* **THE PROBLEM**
What is wanted is an exact restatement of the lines from the one with "put('pivot_pin', pivotPin(), STEEL);" through the one with "for node in", both included, and of no other lines.

3D code data
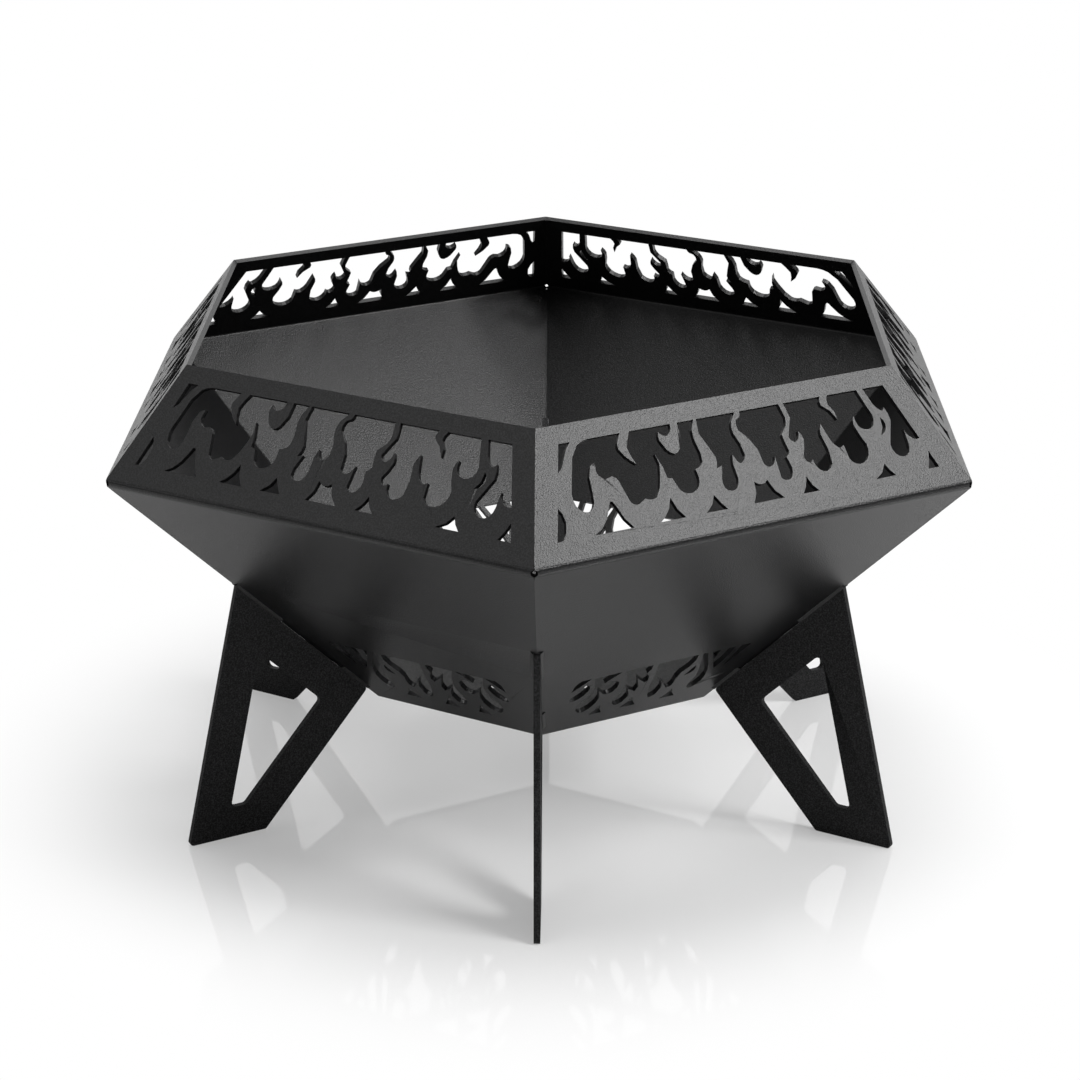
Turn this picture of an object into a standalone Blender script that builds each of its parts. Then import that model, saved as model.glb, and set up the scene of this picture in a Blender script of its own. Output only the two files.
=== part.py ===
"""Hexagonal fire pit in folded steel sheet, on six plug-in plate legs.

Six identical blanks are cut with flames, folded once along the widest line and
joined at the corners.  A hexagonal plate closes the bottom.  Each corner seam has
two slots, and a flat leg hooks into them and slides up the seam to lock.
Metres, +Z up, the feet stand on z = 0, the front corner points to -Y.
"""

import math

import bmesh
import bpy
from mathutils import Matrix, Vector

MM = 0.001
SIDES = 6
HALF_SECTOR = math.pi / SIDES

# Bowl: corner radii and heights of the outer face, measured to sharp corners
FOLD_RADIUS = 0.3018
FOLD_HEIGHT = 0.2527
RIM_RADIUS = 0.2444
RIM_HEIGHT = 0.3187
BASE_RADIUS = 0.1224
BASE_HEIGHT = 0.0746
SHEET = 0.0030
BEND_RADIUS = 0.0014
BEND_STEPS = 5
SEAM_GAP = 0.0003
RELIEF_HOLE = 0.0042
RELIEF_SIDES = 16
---
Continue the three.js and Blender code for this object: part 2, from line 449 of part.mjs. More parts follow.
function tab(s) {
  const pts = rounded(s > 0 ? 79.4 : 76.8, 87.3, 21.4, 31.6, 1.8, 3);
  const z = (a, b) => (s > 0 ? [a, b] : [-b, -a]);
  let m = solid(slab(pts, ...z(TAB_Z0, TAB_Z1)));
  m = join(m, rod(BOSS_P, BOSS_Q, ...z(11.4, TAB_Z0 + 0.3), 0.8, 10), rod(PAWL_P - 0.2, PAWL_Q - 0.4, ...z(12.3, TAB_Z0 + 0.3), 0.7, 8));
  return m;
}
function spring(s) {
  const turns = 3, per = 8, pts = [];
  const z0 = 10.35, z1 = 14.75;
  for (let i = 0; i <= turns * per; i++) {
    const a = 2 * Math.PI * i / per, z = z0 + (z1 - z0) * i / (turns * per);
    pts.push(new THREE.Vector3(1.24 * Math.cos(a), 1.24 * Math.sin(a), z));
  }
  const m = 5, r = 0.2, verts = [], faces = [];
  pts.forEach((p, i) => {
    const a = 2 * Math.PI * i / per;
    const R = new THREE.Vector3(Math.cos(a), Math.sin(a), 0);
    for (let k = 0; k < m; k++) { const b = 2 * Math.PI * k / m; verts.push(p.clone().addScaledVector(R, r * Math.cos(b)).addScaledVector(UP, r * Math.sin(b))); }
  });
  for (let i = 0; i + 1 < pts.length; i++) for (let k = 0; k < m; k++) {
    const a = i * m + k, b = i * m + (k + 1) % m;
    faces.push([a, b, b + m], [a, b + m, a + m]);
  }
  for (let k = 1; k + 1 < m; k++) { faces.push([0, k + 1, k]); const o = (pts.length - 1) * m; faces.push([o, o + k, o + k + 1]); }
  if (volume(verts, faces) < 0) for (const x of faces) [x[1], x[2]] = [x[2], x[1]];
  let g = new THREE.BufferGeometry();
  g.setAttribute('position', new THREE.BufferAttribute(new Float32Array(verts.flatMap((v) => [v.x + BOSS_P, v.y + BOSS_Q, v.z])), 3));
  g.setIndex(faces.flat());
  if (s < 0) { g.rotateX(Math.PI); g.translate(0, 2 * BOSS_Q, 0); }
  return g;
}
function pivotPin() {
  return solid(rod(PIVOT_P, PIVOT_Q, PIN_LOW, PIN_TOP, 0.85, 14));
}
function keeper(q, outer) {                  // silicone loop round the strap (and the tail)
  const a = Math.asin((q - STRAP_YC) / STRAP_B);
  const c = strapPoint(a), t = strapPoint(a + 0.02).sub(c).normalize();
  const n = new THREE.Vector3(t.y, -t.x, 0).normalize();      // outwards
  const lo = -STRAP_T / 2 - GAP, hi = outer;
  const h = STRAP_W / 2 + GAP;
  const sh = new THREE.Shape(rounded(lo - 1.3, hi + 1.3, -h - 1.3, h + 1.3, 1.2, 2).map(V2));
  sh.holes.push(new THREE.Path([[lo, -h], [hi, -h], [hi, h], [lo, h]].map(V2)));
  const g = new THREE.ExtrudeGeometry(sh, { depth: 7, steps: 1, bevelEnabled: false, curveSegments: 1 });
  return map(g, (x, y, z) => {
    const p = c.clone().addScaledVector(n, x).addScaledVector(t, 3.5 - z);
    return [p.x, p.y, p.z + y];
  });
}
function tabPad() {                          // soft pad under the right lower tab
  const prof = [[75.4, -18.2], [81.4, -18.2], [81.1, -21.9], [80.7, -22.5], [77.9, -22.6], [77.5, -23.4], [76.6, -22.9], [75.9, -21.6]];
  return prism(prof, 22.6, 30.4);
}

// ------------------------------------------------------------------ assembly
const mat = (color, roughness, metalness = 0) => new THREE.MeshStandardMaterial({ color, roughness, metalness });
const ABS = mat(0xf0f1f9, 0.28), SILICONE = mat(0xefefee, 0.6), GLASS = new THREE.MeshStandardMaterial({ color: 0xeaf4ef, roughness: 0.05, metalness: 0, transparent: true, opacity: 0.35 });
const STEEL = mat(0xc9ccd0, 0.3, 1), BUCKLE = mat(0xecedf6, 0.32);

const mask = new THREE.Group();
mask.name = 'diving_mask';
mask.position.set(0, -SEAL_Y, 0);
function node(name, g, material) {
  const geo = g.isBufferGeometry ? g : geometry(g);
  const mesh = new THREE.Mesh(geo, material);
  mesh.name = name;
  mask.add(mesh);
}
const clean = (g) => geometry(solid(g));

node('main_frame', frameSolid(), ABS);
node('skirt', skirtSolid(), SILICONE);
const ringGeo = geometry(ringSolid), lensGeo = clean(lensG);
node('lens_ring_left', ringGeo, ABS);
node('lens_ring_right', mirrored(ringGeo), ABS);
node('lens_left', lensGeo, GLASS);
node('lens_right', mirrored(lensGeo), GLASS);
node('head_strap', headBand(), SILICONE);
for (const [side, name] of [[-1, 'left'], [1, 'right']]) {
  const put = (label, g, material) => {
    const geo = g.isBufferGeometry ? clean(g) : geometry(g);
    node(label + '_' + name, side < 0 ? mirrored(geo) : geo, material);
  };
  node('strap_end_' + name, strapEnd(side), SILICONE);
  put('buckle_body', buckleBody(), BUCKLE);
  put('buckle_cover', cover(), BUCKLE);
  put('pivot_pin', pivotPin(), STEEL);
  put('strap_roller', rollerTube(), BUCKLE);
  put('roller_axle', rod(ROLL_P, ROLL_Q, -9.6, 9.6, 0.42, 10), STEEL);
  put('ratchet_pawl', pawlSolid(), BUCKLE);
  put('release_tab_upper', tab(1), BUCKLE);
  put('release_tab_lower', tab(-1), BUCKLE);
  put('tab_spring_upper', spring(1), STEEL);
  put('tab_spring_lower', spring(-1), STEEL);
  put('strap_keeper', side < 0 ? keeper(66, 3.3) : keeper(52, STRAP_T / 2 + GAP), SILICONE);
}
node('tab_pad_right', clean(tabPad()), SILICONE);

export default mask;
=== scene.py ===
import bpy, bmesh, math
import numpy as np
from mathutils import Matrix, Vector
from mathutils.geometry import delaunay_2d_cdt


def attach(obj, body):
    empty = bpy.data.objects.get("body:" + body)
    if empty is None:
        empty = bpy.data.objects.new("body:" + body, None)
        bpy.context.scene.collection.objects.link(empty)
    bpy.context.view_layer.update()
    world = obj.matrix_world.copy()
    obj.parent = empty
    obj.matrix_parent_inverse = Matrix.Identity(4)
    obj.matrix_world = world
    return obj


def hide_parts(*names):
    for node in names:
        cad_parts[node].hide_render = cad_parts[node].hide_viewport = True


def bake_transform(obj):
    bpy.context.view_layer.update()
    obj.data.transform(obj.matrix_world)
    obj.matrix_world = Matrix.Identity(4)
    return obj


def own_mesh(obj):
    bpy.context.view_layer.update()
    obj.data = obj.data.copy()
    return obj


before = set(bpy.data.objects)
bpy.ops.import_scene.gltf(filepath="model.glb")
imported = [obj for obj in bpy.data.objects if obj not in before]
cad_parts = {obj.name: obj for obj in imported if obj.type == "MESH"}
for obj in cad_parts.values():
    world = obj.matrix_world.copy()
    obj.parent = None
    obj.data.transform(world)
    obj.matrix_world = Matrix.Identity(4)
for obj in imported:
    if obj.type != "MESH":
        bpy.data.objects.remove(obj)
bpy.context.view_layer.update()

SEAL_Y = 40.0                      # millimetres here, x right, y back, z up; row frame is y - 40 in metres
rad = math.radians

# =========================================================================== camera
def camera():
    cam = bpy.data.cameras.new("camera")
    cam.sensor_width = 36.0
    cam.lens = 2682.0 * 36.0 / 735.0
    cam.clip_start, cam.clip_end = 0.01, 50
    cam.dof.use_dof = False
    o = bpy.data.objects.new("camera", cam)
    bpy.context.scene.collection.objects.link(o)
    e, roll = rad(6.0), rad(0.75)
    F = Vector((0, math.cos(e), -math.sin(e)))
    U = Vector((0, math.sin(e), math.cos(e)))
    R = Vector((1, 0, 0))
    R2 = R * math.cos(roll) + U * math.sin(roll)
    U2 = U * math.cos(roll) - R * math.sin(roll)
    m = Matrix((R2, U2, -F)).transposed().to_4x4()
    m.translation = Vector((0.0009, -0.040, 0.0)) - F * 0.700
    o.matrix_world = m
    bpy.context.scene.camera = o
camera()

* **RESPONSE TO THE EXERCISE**
  put('pivot_pin', pivotPin(), STEEL);
  put('strap_roller', rollerTube(), BUCKLE);
  put('roller_axle', rod(ROLL_P, ROLL_Q, -9.6, 9.6, 0.42, 10), STEEL);
  put('ratchet_pawl', pawlSolid(), BUCKLE);
  put('release_tab_upper', tab(1), BUCKLE);
  put('release_tab_lower', tab(-1), BUCKLE);
  put('tab_spring_upper', spring(1), STEEL);
  put('tab_spring_lower', spring(-1), STEEL);
  put('strap_keeper', side < 0 ? keeper(66, 3.3) : keeper(52, STRAP_T / 2 + GAP), SILICONE);
}
node('tab_pad_right', clean(tabPad()), SILICONE);

export default mask;
=== scene.py ===
import bpy, bmesh, math
import numpy as np
from mathutils import Matrix, Vector
from mathutils.geometry import delaunay_2d_cdt


def attach(obj, body):
    empty = bpy.data.objects.get("body:" + body)
    if empty is None:
        empty = bpy.data.objects.new("body:" + body, None)
        bpy.context.scene.collection.objects.link(empty)
    bpy.context.view_layer.update()
    world = obj.matrix_world.copy()
    obj.parent = empty
    obj.matrix_parent_inverse = Matrix.Identity(4)
    obj.matrix_world = world
    return obj


def hide_parts(*names):
    for node in names:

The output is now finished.